(Task statement)
Everything from the first line to the line containing "Piece to draw" is to be repeated exactly; nothing past it.

+-------+

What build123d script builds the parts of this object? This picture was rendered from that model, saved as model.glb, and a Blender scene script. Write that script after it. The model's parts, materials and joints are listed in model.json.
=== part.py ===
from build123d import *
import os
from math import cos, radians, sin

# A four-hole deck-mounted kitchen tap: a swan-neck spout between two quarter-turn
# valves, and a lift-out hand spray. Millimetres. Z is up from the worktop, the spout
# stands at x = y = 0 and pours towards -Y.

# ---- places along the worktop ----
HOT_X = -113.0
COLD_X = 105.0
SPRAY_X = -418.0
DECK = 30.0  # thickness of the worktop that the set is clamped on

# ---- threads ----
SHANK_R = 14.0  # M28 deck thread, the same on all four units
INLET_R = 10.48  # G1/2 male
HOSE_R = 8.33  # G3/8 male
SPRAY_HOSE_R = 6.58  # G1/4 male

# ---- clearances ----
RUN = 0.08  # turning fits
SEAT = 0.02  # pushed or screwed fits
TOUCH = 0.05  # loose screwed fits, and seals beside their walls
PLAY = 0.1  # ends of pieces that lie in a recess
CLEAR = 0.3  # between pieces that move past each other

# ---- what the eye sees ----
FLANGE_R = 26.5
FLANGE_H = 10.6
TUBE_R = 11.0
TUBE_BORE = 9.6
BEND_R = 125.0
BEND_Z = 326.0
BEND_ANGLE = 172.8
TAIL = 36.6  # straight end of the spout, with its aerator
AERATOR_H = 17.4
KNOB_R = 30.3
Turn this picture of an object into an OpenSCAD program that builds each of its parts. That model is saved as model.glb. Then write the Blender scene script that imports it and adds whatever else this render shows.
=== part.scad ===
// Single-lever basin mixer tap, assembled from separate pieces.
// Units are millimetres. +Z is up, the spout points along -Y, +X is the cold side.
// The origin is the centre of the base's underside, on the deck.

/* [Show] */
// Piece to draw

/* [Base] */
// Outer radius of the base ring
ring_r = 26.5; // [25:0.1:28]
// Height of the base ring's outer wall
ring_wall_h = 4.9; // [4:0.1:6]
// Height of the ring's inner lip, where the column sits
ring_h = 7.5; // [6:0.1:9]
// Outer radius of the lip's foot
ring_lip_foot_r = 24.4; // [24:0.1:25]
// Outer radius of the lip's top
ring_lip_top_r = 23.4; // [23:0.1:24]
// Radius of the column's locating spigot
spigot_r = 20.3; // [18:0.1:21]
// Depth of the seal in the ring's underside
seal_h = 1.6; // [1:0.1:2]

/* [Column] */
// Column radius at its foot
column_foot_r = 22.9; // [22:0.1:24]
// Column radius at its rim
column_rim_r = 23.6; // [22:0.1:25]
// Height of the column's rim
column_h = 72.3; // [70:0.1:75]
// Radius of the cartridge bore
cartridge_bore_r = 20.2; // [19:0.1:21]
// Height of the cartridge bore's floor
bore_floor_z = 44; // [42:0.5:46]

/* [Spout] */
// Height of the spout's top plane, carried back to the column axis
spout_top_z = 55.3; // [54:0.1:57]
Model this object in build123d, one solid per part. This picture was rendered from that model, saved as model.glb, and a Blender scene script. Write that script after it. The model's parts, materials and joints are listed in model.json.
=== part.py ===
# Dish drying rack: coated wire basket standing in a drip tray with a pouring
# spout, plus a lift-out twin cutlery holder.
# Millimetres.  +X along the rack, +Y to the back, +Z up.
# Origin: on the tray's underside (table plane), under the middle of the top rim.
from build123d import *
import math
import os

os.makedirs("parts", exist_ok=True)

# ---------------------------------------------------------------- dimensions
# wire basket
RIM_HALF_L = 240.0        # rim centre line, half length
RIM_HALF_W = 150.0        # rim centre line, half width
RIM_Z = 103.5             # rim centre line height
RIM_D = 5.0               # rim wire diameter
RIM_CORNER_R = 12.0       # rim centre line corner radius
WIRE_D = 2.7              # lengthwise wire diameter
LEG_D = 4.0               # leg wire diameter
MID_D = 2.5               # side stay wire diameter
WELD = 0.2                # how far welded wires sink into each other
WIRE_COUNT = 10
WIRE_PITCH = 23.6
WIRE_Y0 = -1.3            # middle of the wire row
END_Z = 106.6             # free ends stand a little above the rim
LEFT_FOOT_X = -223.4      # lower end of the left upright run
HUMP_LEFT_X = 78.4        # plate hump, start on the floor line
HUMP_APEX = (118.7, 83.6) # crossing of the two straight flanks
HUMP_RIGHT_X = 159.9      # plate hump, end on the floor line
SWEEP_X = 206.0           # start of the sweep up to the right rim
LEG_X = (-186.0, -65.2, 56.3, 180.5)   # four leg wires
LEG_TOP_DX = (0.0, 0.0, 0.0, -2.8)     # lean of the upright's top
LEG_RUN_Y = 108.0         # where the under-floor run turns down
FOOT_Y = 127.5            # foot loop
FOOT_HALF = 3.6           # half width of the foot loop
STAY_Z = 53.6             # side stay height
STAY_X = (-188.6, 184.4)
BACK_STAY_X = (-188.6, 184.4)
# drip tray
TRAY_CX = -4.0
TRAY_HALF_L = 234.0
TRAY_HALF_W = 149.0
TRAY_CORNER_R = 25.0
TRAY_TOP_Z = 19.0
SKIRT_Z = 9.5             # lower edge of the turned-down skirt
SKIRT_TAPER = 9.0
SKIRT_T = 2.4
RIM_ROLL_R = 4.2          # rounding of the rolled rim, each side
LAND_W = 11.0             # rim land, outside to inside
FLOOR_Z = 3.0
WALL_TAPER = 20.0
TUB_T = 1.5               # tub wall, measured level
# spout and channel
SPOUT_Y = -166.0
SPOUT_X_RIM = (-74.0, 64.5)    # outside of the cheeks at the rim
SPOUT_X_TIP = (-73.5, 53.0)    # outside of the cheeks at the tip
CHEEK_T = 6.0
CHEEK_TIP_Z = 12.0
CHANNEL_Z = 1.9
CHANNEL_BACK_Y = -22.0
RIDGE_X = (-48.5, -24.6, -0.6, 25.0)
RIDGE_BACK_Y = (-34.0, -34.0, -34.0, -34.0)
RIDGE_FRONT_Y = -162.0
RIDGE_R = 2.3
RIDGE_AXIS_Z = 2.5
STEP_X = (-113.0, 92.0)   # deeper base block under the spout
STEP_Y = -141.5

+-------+

(Finished answer)
What build123d script builds the parts of this object? This picture was rendered from that model, saved as model.glb, and a Blender scene script. Write that script after it. The model's parts, materials and joints are listed in model.json.
=== part.py ===
from build123d import *
import os
from math import cos, radians, sin

# A four-hole deck-mounted kitchen tap: a swan-neck spout between two quarter-turn
# valves, and a lift-out hand spray. Millimetres. Z is up from the worktop, the spout
# stands at x = y = 0 and pours towards -Y.

# ---- places along the worktop ----
HOT_X = -113.0
COLD_X = 105.0
SPRAY_X = -418.0
DECK = 30.0  # thickness of the worktop that the set is clamped on

# ---- threads ----
SHANK_R = 14.0  # M28 deck thread, the same on all four units
INLET_R = 10.48  # G1/2 male
HOSE_R = 8.33  # G3/8 male
SPRAY_HOSE_R = 6.58  # G1/4 male

# ---- clearances ----
RUN = 0.08  # turning fits
SEAT = 0.02  # pushed or screwed fits
TOUCH = 0.05  # loose screwed fits, and seals beside their walls
PLAY = 0.1  # ends of pieces that lie in a recess
CLEAR = 0.3  # between pieces that move past each other

# ---- what the eye sees ----
FLANGE_R = 26.5
FLANGE_H = 10.6
TUBE_R = 11.0
TUBE_BORE = 9.6
BEND_R = 125.0
BEND_Z = 326.0
BEND_ANGLE = 172.8
TAIL = 36.6  # straight end of the spout, with its aerator
AERATOR_H = 17.4
KNOB_R = 30.3
Turn this picture of an object into an OpenSCAD program that builds each of its parts. That model is saved as model.glb. Then write the Blender scene script that imports it and adds whatever else this render shows.
=== part.scad ===
// Single-lever basin mixer tap, assembled from separate pieces.
// Units are millimetres. +Z is up, the spout points along -Y, +X is the cold side.
// The origin is the centre of the base's underside, on the deck.

/* [Show] */
// Piece to draw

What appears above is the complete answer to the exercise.